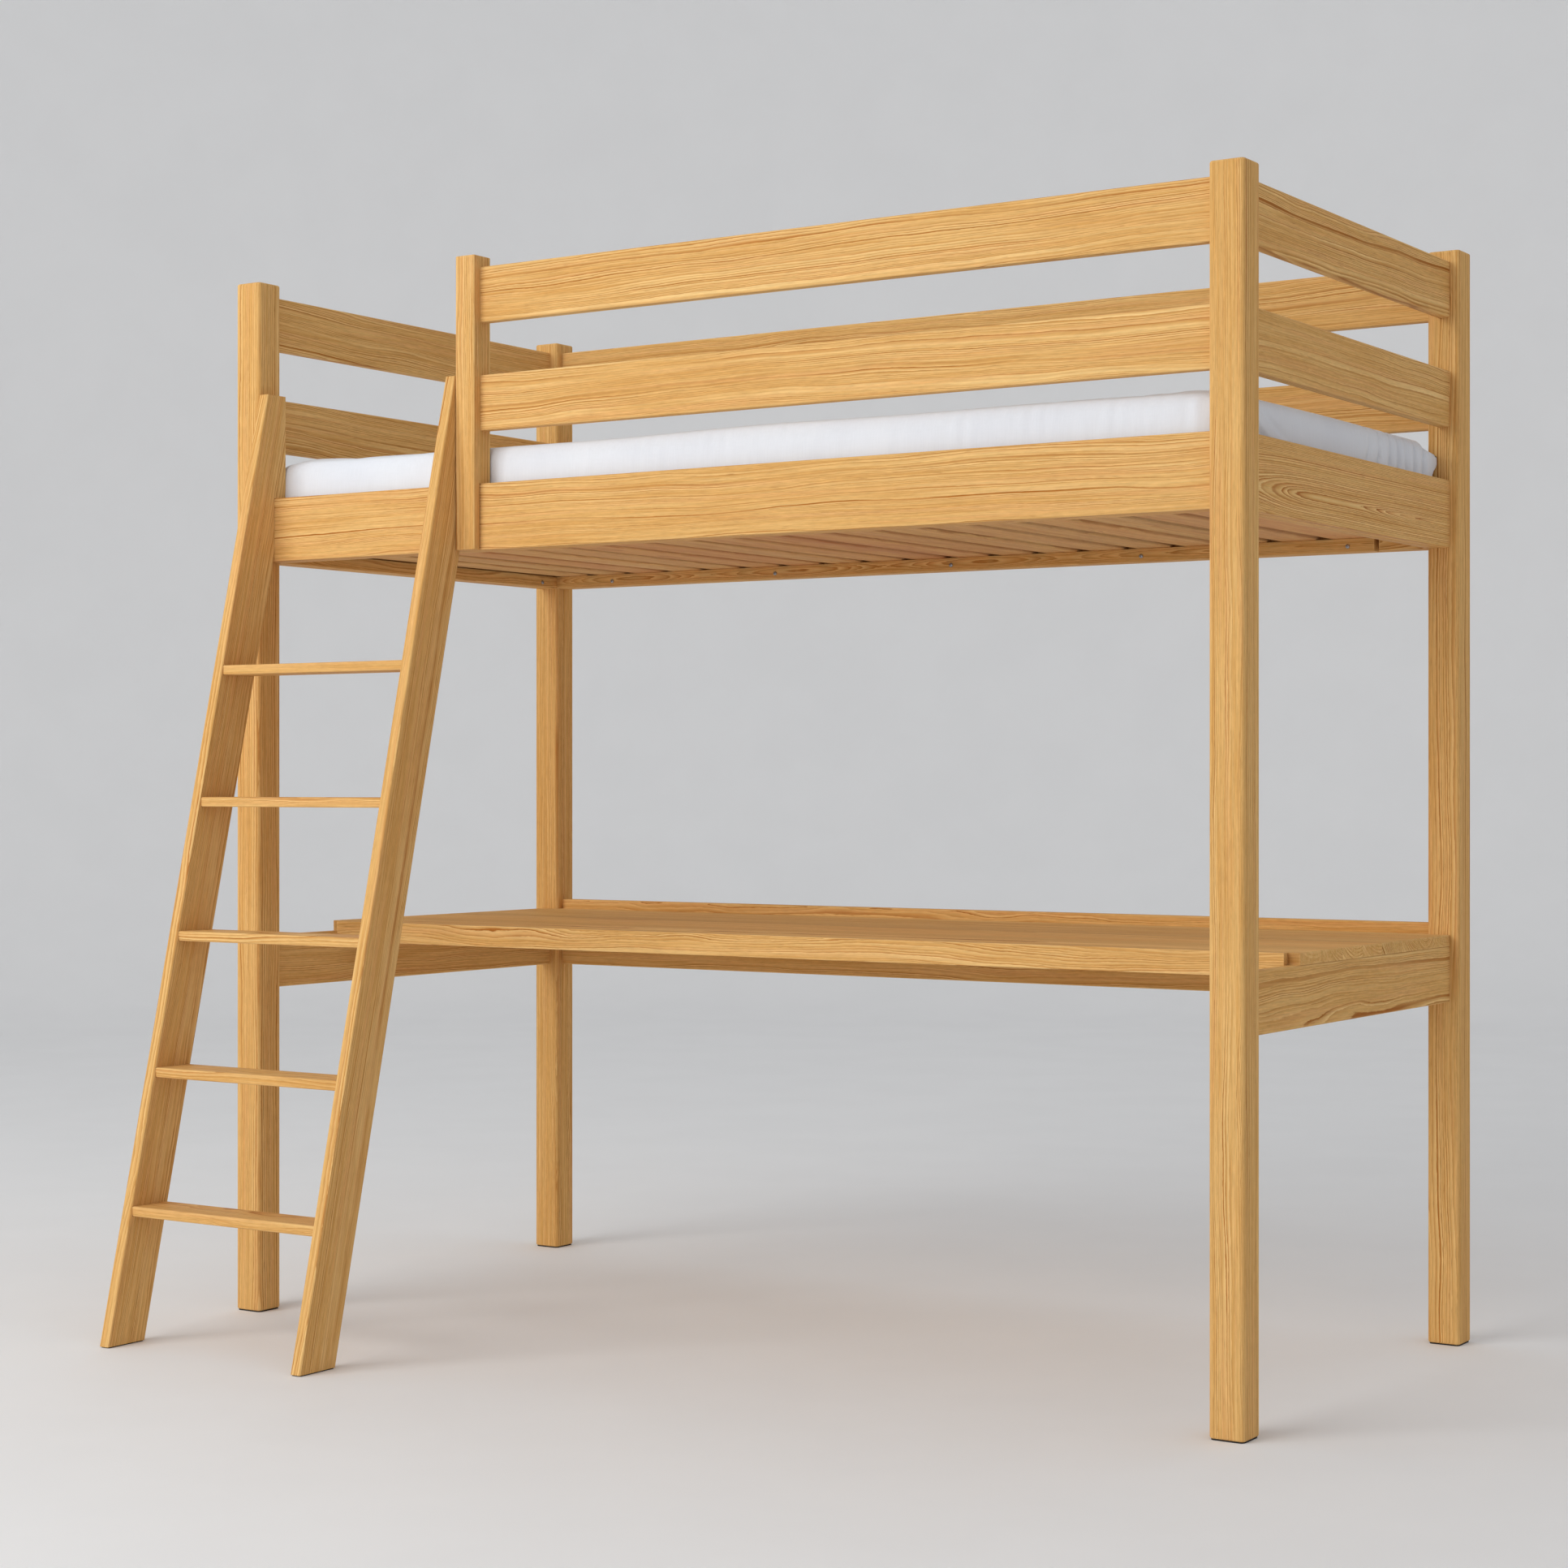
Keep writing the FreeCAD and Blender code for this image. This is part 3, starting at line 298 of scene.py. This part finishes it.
    # arrises a little paler along the edges, partly handling wear and partly a painted highlight where light catches
    # the rounded edges, and duller
    hx, hy, hz = half
    near = []
    for v, h0 in ((x0, hx), (y0, hy), (z0, hz)):
        if h0 and h0 < 1.9 and not (cells and h0 == hx and tint):
            near.append(T.map(T.math("ABSOLUTE", v), h0 - 0.0042, h0 - 0.0006, 0.0, 1.0))
    edge_wear_and_highlight = None
    for i in range(len(near)):
        for j in range(i + 1, len(near)):
            t = T.math("MULTIPLY", near[i], near[j])
            edge_wear_and_highlight = t if edge_wear_and_highlight is None else T.math("MAXIMUM", edge_wear_and_highlight, t)
    wear_and_highlight_noise = T.noise(T.vmath("MULTIPLY", P, (9.0, 60.0, 60.0)), 1.0, 3.0, 0.6)
    edge_wear_and_highlight = T.math("MULTIPLY", edge_wear_and_highlight, T.map(wear_and_highlight_noise, 0.35, 0.7, 0.05, 0.45))
    # painted highlight mixed with wear: the paler arris colour also stands in for light catching the rounded edges
    col = T.mix(edge_wear_and_highlight, col, lin(236, 198, 136))
    T.link(col, T.bsdf.inputs["Base Color"])
    ro = T.math("MULTIPLY_ADD", lateness, -0.08, T.math("MULTIPLY_ADD", T.math("SUBTRACT", fibre, 0.5), 0.18, rough))
    ro = T.math("MULTIPLY_ADD", edge_wear_and_highlight, 0.12, ro)
    T.link(ro, T.bsdf.inputs["Roughness"])
    T.bsdf.inputs["Specular IOR Level"].default_value = 0.015
    T.bsdf.inputs["Specular Tint"].default_value = (1.0, 0.80, 0.52, 1.0)
    height = T.math("MULTIPLY_ADD", lateness, 0.55, T.math("MULTIPLY", fibre, 0.45))
    bump = T.node("ShaderNodeBump")
    bump.inputs["Strength"].default_value = 0.30
    bump.inputs["Distance"].default_value = 0.00025
    T.link(height, bump.inputs["Height"])
    T.link(bump.outputs[0], T.bsdf.inputs["Normal"])
    return T.mat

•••

Reproduce the whole listing word for word.

▸ EXERCISE SOLUTION:
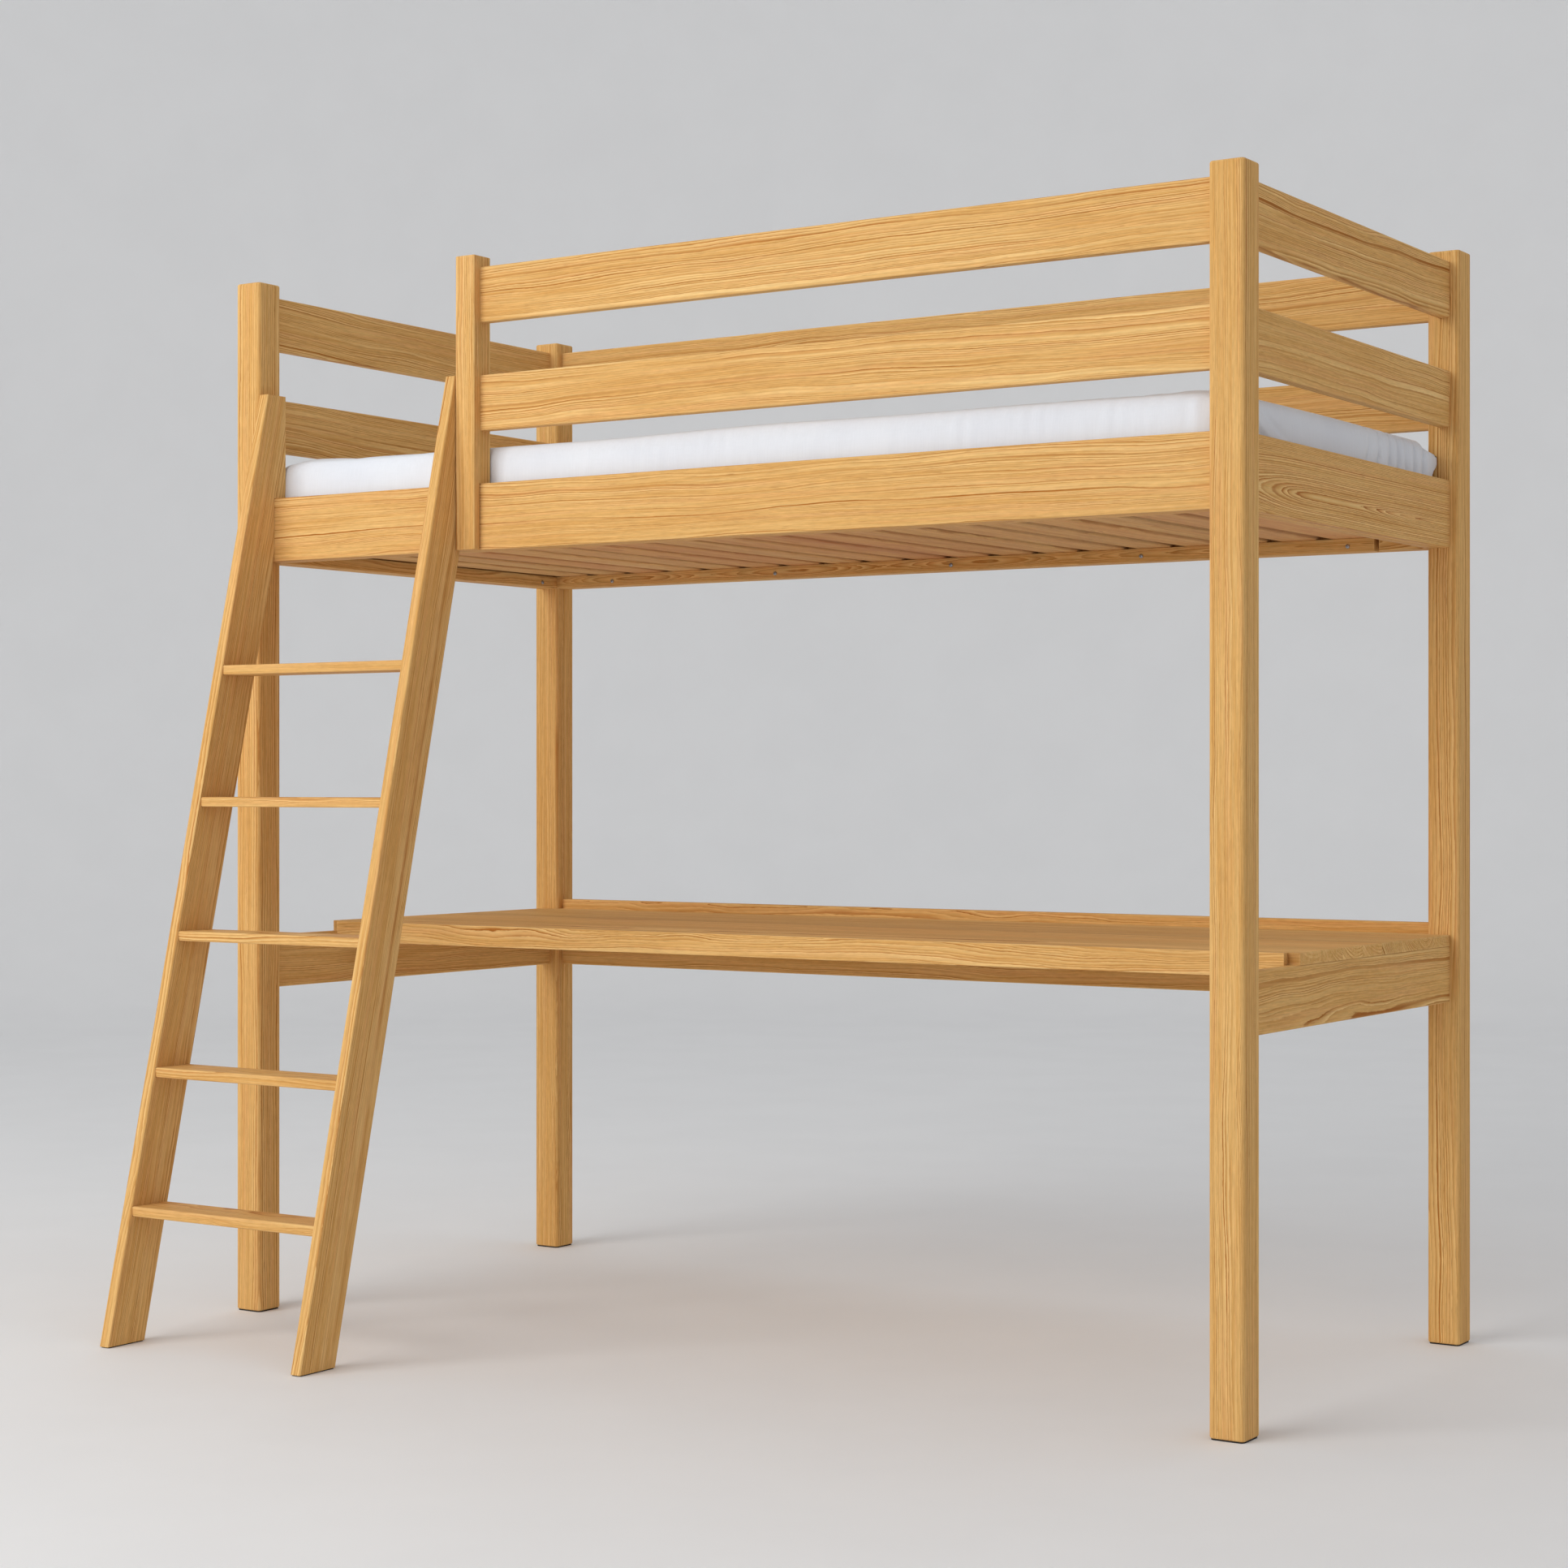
Keep writing the FreeCAD and Blender code for this image. This is part 3, starting at line 298 of scene.py. This part finishes it.
    # arrises a little paler along the edges, partly handling wear and partly a painted highlight where light catches
    # the rounded edges, and duller
    hx, hy, hz = half
    near = []
    for v, h0 in ((x0, hx), (y0, hy), (z0, hz)):
        if h0 and h0 < 1.9 and not (cells and h0 == hx and tint):
            near.append(T.map(T.math("ABSOLUTE", v), h0 - 0.0042, h0 - 0.0006, 0.0, 1.0))
    edge_wear_and_highlight = None
    for i in range(len(near)):
        for j in range(i + 1, len(near)):
            t = T.math("MULTIPLY", near[i], near[j])
            edge_wear_and_highlight = t if edge_wear_and_highlight is None else T.math("MAXIMUM", edge_wear_and_highlight, t)
    wear_and_highlight_noise = T.noise(T.vmath("MULTIPLY", P, (9.0, 60.0, 60.0)), 1.0, 3.0, 0.6)
    edge_wear_and_highlight = T.math("MULTIPLY", edge_wear_and_highlight, T.map(wear_and_highlight_noise, 0.35, 0.7, 0.05, 0.45))
    # painted highlight mixed with wear: the paler arris colour also stands in for light catching the rounded edges
    col = T.mix(edge_wear_and_highlight, col, lin(236, 198, 136))
    T.link(col, T.bsdf.inputs["Base Color"])
    ro = T.math("MULTIPLY_ADD", lateness, -0.08, T.math("MULTIPLY_ADD", T.math("SUBTRACT", fibre, 0.5), 0.18, rough))
    ro = T.math("MULTIPLY_ADD", edge_wear_and_highlight, 0.12, ro)
    T.link(ro, T.bsdf.inputs["Roughness"])
    T.bsdf.inputs["Specular IOR Level"].default_value = 0.015
    T.bsdf.inputs["Specular Tint"].default_value = (1.0, 0.80, 0.52, 1.0)
    height = T.math("MULTIPLY_ADD", lateness, 0.55, T.math("MULTIPLY", fibre, 0.45))
    bump = T.node("ShaderNodeBump")
    bump.inputs["Strength"].default_value = 0.30
    bump.inputs["Distance"].default_value = 0.00025
    T.link(height, bump.inputs["Height"])
    T.link(bump.outputs[0], T.bsdf.inputs["Normal"])
    return T.mat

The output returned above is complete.